Jack Chiprean pushes his 1942 Stinson back into the hangar.

FRANKLIN TWP — John “Jack” Chiprean Jr. is 85 years old. He's spent 31 of them painstakingly restoring a 76-year-old airplane, pursuing rare parts and making others from scratch.

Finally in 2016, the World War II-era Stinson 10A Voyager took to the skies once again piloted by Chiprean.

“I found it at an airfield in Ohio. It was advertised for sale,” said Chiprean, a member of the Experimental Aircraft Association for 34 years and a pilot even longer at 56 years.

“My brother and I went there and checked it out. I was looking for a project, and it became a huge project,” he said.

He began working on rebuilding the vintage aircraft — which was little more than a skeletal fuselage and engine — first in his garage and later on in a hangar on the property of his daughter and son-in-law, Cathy and Jan McDonald.

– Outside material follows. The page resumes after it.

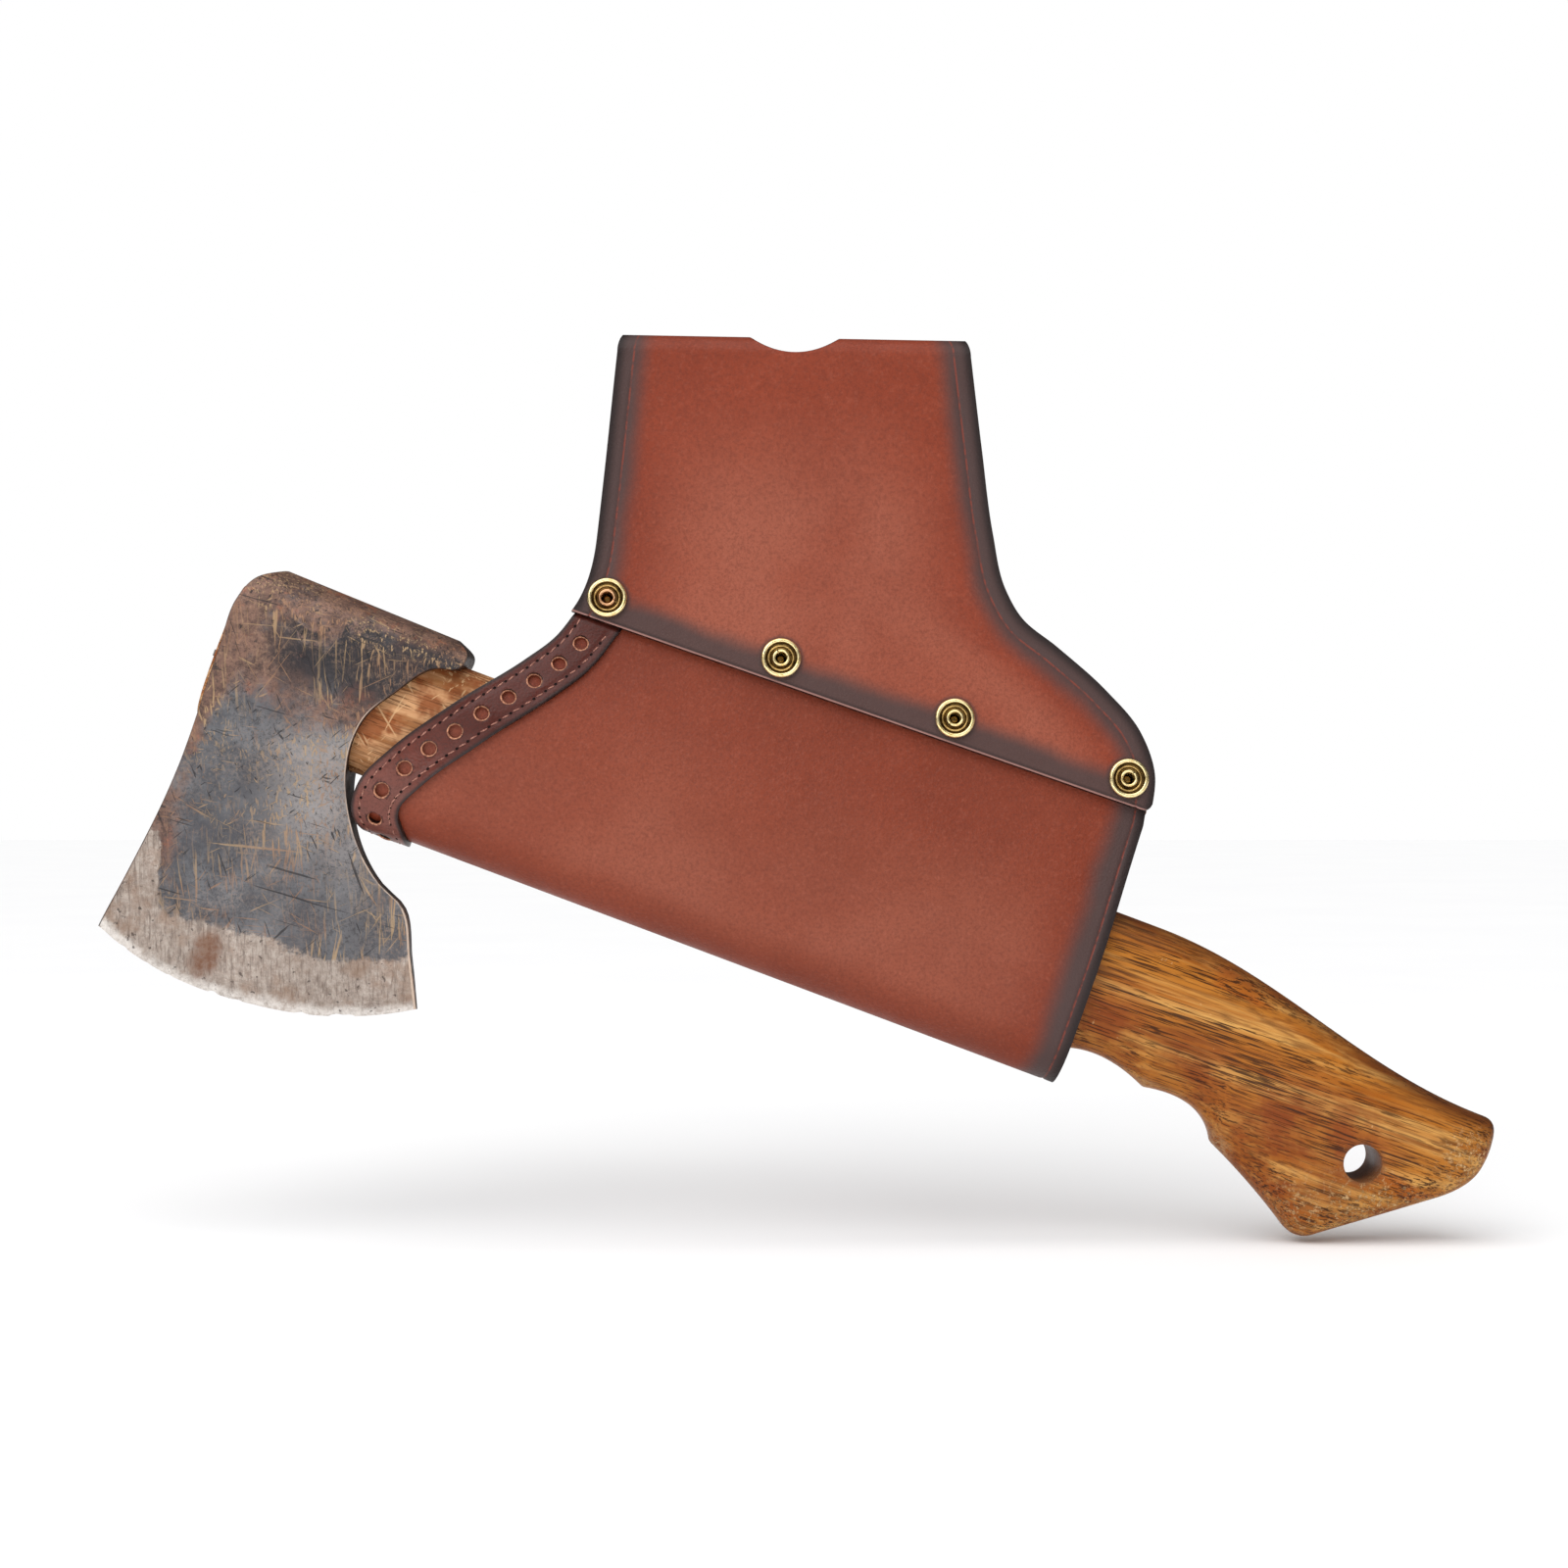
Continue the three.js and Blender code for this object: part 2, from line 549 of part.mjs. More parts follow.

“It took 31 years to put it together,” Chiprean said. “I work slow, but I work meticulously. Every bit of that restoration I did myself.”

“That slowed the work. The FAA (Federal Aviation Administration) wants work signed off by mechanics, and I had to have mechanics look over my work.”

Chiprean says he takes the Voyager aloft for short flights to Zelienople, Grove City and Pittsburgh.

“While it can climb to 10,000 feet, I stay at about 2,000 feet,” he said. “In aircraft there are instrument flight rules, IFR. For me, IFR means 'I follow roads.'”

Chiprean said he uses ground landmarks to plot his flight path because his plane lacks modern instrumentation or even a radio, unless he brings along a hand-held set.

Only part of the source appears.